AIM OF THE TASK: Pick out all lines in the listing holding the string "part" and copy them.

--

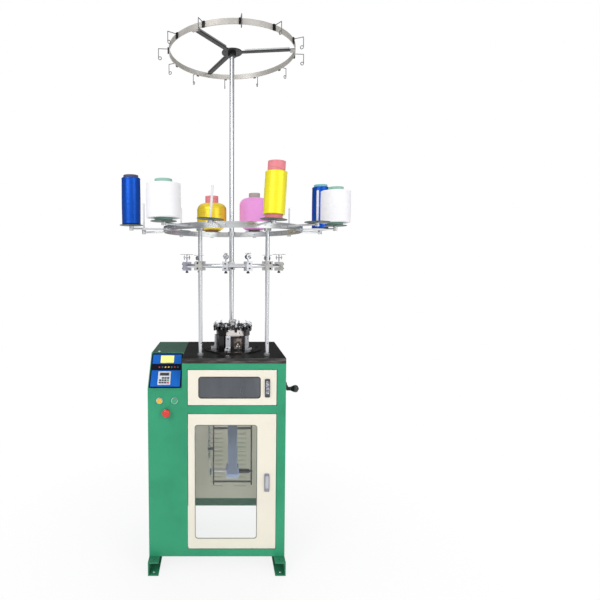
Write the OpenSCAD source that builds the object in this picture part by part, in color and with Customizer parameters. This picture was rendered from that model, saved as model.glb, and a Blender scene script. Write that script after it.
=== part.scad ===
// Circular knitting machine for narrow tubular fabric.
// A needle cylinder turns in a fixed cam housing on top of a sheet metal cabinet. A creel of cone
// holders stands on two posts and a pole above it, and a take-down frame hangs from the cylinder.
// Millimetres, +Z up, front towards -Y. The origin is the middle of the four floor bolts.

/* [Cabinet] */
// Width of the cabinet
cab_w = 654; // [640:1:680]
// Depth of the cabinet
cab_d = 500; // [496:1:530]
// Thickness of the cabinet sheet
sheet = 2; // [1.5:0.5:3]
// Height of the foot runners
runner_h = 66; // [56:1:80]
// Width of the foot runners
runner_w = 50; // [44:1:60]
// Thickness of the runner walls
runner_wall = 5; // [4:0.5:7]
// Length of runner that stands out at each end of the cabinet
runner_out = 50; // [45:1:60]
// Radius of the floor bolt holes
floor_bolt_r = 6; // [5:0.5:8]
// Height of the table's top face over the floor
table_z = 1035; // [1020:1:1060]
// Thickness of the table
table_t = 25; // [20:1:30]
// Width of the table
table_w = 491; // [482:1:500]
// Depth of the table beyond the cabinet's back
table_over = 4; // [2:1:10]

/* [Doors] */
// Height of the rail over the upper door
top_rail = 31; // [26:1:36]
// Height of the rail between the doors
mid_rail = 44; // [40:1:60]
// Height of the rail under the lower door
bottom_rail = 40; // [34:1:50]
// Width of the stile right of the doors
stile_w = 45; // [40:1:50]
// Width of both doors
door_w = 419; // [400:1:425]
// Height of the upper door
upper_door_h = 168; // [160:1:180]
// Depth of the door pans
door_t = 16; // [14:1:20]
// Gap between a door and its frame
door_gap = 3; // [2.5:0.5:4]
// Distance of the hinge axis from the door's front and left faces
pivot_in = 6; // [5.5:0.5:6.5]
// Radius of the hinge pins
hinge_pin_r = 2.5; // [2:0.5:3]
// Thickness of the window panes
pane_t = 4; // [3:0.5:5]
// Corner radius of the window openings
window_r = 13; // [8:1:16]

/* [Latches and buttons] */
// Width of a latch plate
latch_w = 24; // [20:1:28]
// Height of a latch plate
latch_h = 88; // [80:1:96]
// Distance of the latches from the door's right edge
latch_in = 43; // [38:1:50]
// Radius of the latch spindles
spindle_r = 4; // [3:0.5:5]
// Radius of the push button caps
button_r = 10; // [9:0.5:11]
// Travel of the push buttons
button_travel = 3; // [2:0.5:4]
// Radius of the stop button's mushroom head
stop_r = 19; // [17:0.5:21]
// Travel of the stop button
stop_travel = 5; // [4:0.5:6]

/* [Console] */
// Rise and depth of the slanted console front
console_rise = 146; // [136:1:156]
// Thickness of the console's black panel
panel_t = 4; // [3:0.5:6]

/* [Knitting head] */
// Radius of the needle cylinder
cyl_r = 64; // [60:1:66]
// Radius of the cylinder's bore
cyl_bore_r = 54; // [50:1:55]
// Number of needles
needle_count = 72; // [48:4:80]
// Width of a needle slot
slot_w = 1.8; // [1.6:0.1:2.2]
// Depth of a needle slot
slot_deep = 4; // [3:0.5:4.5]
// Outer radius of the cam housing
housing_r = 85; // [82:1:88]
// Height of the dark cam housing
housing_h = 72; // [66:1:76]
// Height of the bright cam ring
cam_ring_h = 33; // [31:1:38]
// Radius of the bed plate
bed_r = 149; // [140:1:155]
// Thickness of the bed plate
bed_t = 8; // [6:1:10]
// Outer radius of the feeder ring
feeder_ring_r = 90; // [88:1:92]
// Number of yarn feeders
feeder_count = 12; // [8:1:14]

/* [Drive] */
// Module of the gear teeth
gear_module = 3; // [2.8:0.1:3.1]
// Teeth on the crown gear
crown_teeth = 80; // [80:4:84]
// Teeth on each pinion
pinion_teeth = 20; // [18:1:22]
// Face width of the gears
gear_face = 12; // [10:1:13]
// Height of the drive shafts over the floor
shaft_z = 844; // [838:1:850]
// Radius of the drive shafts
shaft_r = 9; // [8:0.5:11]
// Radius of the driven belt pulley
driven_r = 60; // [54:1:66]
// Radius of the motor pulley
motor_pulley_r = 30; // [26:1:34]
// Radius of the motor body
motor_r = 62; // [58:1:66]
// Length of the motor body
motor_l = 150; // [140:1:156]
// Length of the hand crank's arm
crank_l = 70; // [60:1:80]

/* [Take-down] */
// Distance of the side bars from the cylinder's axis
bar_x = 100; // [96:1:102]
// Height of the take-up shaft over the floor
takeup_z = 383; // [370:1:400]
// Radius of the fabric roll
roll_r = 37; // [25:1:45]
// Width of the flat fabric tube
fabric_w = 50; // [40:1:60]

/* [Creel] */
// Radius of the circle that the posts and the pole stand on
post_circle_r = 236; // [230:1:240]
// Distance of each front post from the head's middle plane
post_x = 161; // [155:1:170]
// Radius of the front posts
post_r = 9.5; // [8.5:0.5:10.5]
// Radius of the rear pole
pole_r = 12.5; // [11:0.5:14]
// Height of the tension ring over the floor
tension_z = 1469; // [1440:1:1490]
// Radius of the tension ring's tube
tension_tube_r = 9.5; // [7:0.5:10]
// Outer radius of the creel ring
creel_r = 353; // [340:1:365]
// Height of the creel ring's lower edge over the floor
creel_z = 1637; // [1625:1:1650]
// Height of the creel ring's band
creel_band_h = 28; // [24:1:32]
// Thickness of the creel ring's band
creel_band_t = 5; // [4:0.5:7]
// Distance of the cone holders from the cylinder's axis
holder_r = 512; // [500:1:530]
// Radius of the holder arms
arm_r = 5; // [4:0.5:6]
// Radius of the cone discs
disc_r = 57; // [50:1:62]
// Height of the cone pins over their discs
pin_h = 140; // [120:1:160]
// Radius of the cone pins
pin_r = 5; // [4:0.5:6]

/* [Yarn guide ring] */
// Outer radius of the top ring
top_r = 344; // [330:1:355]
// Height of the top ring's lower edge over the floor
top_z = 2620; // [2550:5:2700]
// Height of the top ring's band
top_band_h = 28; // [24:1:34]
// Thickness of the top ring's band
top_band_t = 4; // [3:0.5:6]
// Radius of the hub disc
hub_r = 56; // [50:1:62]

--

OUTPUT BELOW:
Write the OpenSCAD source that builds the object in this picture part by part, in color and with Customizer parameters. This picture was rendered from that model, saved as model.glb, and a Blender scene script. Write that script after it.
=== part.scad ===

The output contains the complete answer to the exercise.